A sustainable peroxophosphomolybdate/H2O2 system for the oxidative removal of organosulfur compounds from simulated and real high-sulfur diesels

• Published in: Applied catalysis. A, General Vol. 589; p. 117154
• Main Authors: Julião, Diana, Gomes, Ana C., Cunha-Silva, Luís, Valença, Rita, Ribeiro, Jorge C., Pillinger, Martyn, de Castro, Baltazar, Gonçalves, Isabel S., Balula, Salete S.
• Format: Journal Article
• Language: English
• Published: Amsterdam Elsevier B.V 05.01.2020; Elsevier Science SA
• Subjects: Benzothiophene; Catalysts; Computer simulation; Desulfurizing; Dibenzothiophene; Diesel; Hydrogen peroxide; Organosulfur compounds; Oxidation; Oxidative desulfurization; Oxidizing agents; Peroxophosphomolybdate; Sulfones; Sulfur; Sulfur compounds; Sulfur content; Sulfur removal; Oxidative desulfurization; Peroxophosphomolybdate; Diesel; Hydrogen peroxide; Dibenzothiophene
• ISSN: 0926-860X; 1873-3875
• DOI: 10.1016/j.apcata.2019.117154

[Display omitted] •Crystal structure of the peroxophosphomolybdate [(n-C4H9)4N]3{PO4[MoO(O2)2]4}.•Complete desulfurization of a multicomponent model diesel (3 h, 70 °C).•Catalyst pluses include high stability, low H2O2/S ratios, and no leaching effects.•Easy catalyst separation promotes its efficient reuse in many desulfurization cycles.•Desulfurization efficiency of 78% achieved with a high-sulfur untreated real diesel.

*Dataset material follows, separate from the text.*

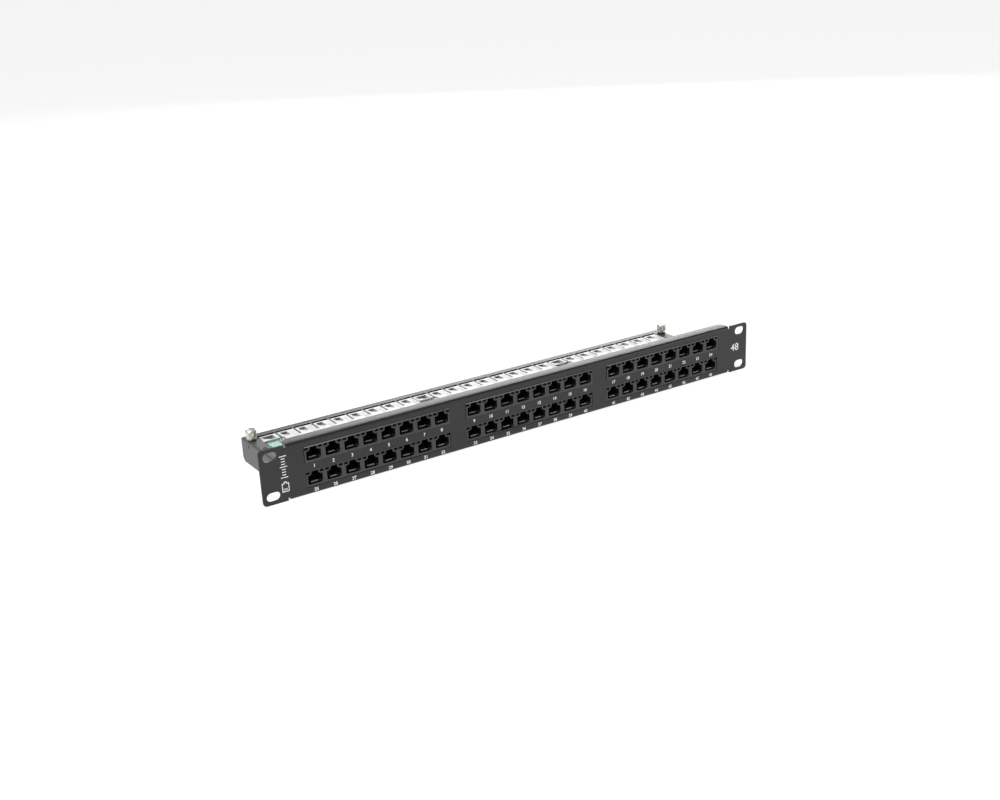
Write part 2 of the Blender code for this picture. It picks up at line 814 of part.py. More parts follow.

Highly efficient, deep desulfurization of a multi-component model diesel containing benzothiophene (BT), dibenzothiophene (DBT) and 4,6-dimethyldibenzothiophene (4,6-DMDBT) has been achieved by using the peroxophosphomolybdate [(n-C4H9)4N]3{PO4[MoO(O2)2]4} (Q3PMo4) directly as catalyst, and aqueous H2O2 as oxidant. Q3PMo4 behaves as a heterogeneous catalyst in the complete oxidation of the various sulfur compounds to the corresponding sulfones within 3 h at 70 °C, using a relatively low H2O2/S molar ratio of 3.7, and could be recycled for ten times with only a minimal decrease in activity. A study was performed to adapt the catalyst Q3PMo4 for the removal of sulfur from a real untreated diesel while maintaining a low, economically desirable, H2O2/S molar ratio of 3.7. The highest desulfurization performance was achieved in the presence of an extraction solvent during the catalytic oxidative stage, reinforced by two extraction steps before and after sulfur oxidation. Under these conditions, the sulfur content of the real diesel was reduced from 2300 to 500 ppm (78% desulfurization efficiency) after 3 h.